All this chaos should be good for the Democrats. But they probably won't take advantage of it.

We'll see.


Friday, November 4, 2011

Count the ways . . .

Let's count the ways in which the Republican presidential candidates are way out of step with the American people:

1. 75% agree with Obama's decision to withdraw all U. S. troops from Iraq by the end of the year (96% of Democrats, 77% of Independents, and even 43% of Republicans). Yet, I believe, all of the candidates except Ron Paul disagree, saying either that Obama is doing it for political gain or because he fumbled the negotiations with the Iraqis. He should have forced them to let us stay longer, they say. They ignore the fact that this is the established, legal timetable in the Status of Forces Agreement that George W. Bush signed as an international treaty with Iraq before Obama was even elected.

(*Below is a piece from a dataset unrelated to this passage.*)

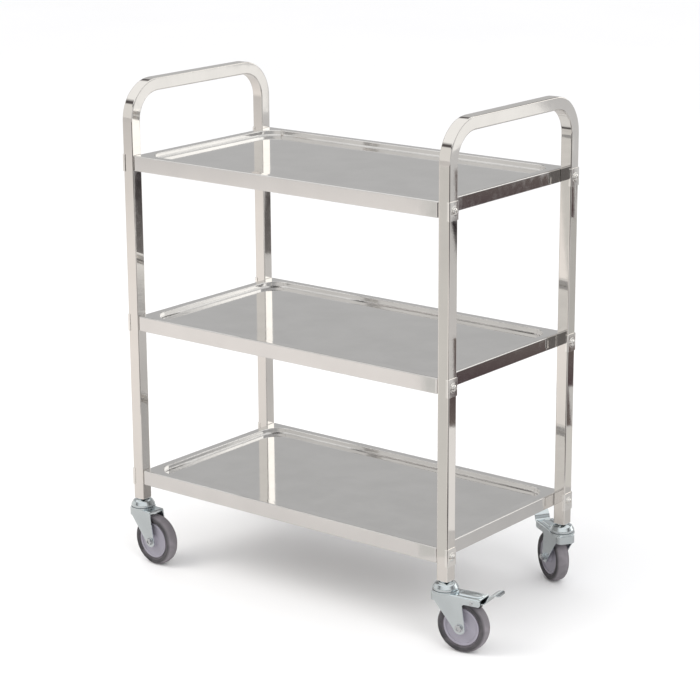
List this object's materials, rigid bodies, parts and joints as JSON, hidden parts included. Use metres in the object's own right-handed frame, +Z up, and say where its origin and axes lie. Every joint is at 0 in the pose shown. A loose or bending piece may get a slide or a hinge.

2. By a 2:1 margin (66% to 32%), Americans favor raising taxes on the wealthy. And by an even great margin (76% to 26%) they want to eliminate some of the deductions that let corporations pay little, or even no, taxes.

3. A Pew Research poll in September showed 43% of Americans picking the job situation as the most pressing issue, as opposed to 22% who said the federal deficit.

4. In November 2010, a CNN/Opinion Research poll found 72% of American who favor letting gays and lesbian serve openly in the military, while only 23% opposed.

5. Full legal recognition of same-sex marriage is now favored by a slight majority, 51% to 47%. A similar 51% oppose DOMA, while only 34% support it and 54% oppose the House stepping in to defend it in court after the Dept. of Justice declined to defend it any longer.

All of these poll results speak clearly about where the American people are. But where are the Republican candidates? Pandering to the lowest common denominator, as usual, in their loud opposition to every one of these positions favored in polls.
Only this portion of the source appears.